--- start ---

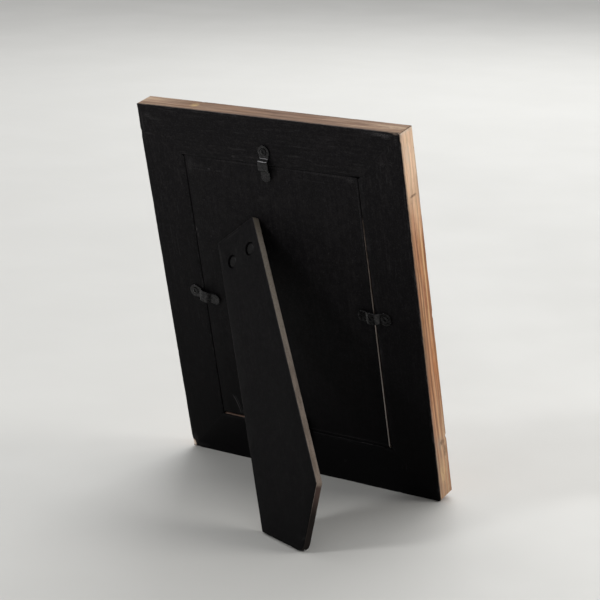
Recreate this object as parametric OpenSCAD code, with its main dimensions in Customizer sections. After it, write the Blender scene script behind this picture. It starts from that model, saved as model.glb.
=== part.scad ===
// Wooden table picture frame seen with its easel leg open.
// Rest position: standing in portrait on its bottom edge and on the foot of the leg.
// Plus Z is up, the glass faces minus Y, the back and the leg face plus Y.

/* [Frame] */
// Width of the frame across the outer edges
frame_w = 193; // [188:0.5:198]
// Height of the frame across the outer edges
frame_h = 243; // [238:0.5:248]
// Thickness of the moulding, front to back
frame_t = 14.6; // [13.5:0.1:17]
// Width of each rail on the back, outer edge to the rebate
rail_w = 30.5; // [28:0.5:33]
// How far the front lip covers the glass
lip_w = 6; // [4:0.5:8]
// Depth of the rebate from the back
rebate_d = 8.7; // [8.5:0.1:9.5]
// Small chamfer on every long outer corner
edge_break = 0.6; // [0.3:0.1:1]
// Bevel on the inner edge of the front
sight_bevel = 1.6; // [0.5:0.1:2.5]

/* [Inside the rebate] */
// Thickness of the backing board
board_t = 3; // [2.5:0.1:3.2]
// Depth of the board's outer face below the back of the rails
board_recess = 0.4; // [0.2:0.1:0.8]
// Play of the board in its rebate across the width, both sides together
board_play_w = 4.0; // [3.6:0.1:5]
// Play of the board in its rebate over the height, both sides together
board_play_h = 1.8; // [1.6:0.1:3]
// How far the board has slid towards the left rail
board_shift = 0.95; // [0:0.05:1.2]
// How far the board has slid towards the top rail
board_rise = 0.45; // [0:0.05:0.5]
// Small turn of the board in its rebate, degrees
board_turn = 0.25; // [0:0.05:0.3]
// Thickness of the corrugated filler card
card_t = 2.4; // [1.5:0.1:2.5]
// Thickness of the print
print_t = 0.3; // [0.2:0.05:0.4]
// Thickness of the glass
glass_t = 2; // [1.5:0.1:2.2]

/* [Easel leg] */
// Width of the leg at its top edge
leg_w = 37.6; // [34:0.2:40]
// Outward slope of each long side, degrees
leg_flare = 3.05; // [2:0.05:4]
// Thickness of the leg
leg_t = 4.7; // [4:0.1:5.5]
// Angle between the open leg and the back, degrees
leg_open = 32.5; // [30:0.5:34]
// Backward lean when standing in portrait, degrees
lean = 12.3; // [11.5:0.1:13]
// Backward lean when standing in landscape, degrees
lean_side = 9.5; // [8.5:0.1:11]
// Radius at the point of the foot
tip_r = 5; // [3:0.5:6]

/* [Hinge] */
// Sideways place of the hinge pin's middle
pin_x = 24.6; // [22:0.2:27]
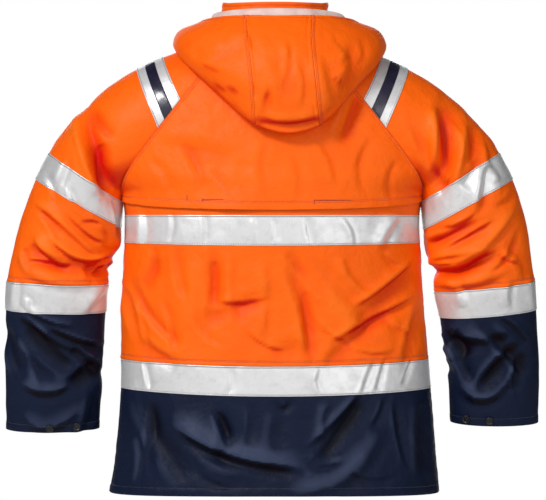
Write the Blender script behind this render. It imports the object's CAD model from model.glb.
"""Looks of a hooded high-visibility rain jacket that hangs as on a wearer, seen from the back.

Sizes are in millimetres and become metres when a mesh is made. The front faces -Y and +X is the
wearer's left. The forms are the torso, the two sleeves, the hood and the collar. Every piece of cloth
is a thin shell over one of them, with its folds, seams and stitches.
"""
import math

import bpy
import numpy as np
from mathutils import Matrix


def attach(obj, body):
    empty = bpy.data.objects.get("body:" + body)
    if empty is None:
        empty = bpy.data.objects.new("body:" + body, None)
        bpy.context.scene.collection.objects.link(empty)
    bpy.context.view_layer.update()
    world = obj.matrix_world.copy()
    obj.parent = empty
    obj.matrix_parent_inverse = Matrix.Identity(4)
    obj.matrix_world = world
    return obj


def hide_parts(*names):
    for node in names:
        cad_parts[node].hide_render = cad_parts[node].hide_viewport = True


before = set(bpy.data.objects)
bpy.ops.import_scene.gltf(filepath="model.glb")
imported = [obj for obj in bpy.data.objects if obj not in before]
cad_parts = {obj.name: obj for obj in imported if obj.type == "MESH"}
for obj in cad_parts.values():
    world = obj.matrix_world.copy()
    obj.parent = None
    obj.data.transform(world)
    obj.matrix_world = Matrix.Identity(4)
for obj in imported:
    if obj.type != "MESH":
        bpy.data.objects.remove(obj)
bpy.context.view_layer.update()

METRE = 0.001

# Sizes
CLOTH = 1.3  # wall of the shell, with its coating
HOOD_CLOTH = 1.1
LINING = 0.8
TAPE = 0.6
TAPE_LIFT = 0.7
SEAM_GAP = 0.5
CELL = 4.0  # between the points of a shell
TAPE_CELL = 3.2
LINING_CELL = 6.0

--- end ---

> **WHAT THE EXERCISE ASKS**:
Begin with the line that contains "obj.data.transform(world)" and end with the last line of the records; set down every line in that span exactly, and nothing else.

> **ANSWER TO THIS EXERCISE**:
    obj.data.transform(world)
    obj.matrix_world = Matrix.Identity(4)
for obj in imported:
    if obj.type != "MESH":
        bpy.data.objects.remove(obj)
bpy.context.view_layer.update()

METRE = 0.001

# Sizes
CLOTH = 1.3  # wall of the shell, with its coating
HOOD_CLOTH = 1.1
LINING = 0.8
TAPE = 0.6
TAPE_LIFT = 0.7
SEAM_GAP = 0.5
CELL = 4.0  # between the points of a shell
TAPE_CELL = 3.2
LINING_CELL = 6.0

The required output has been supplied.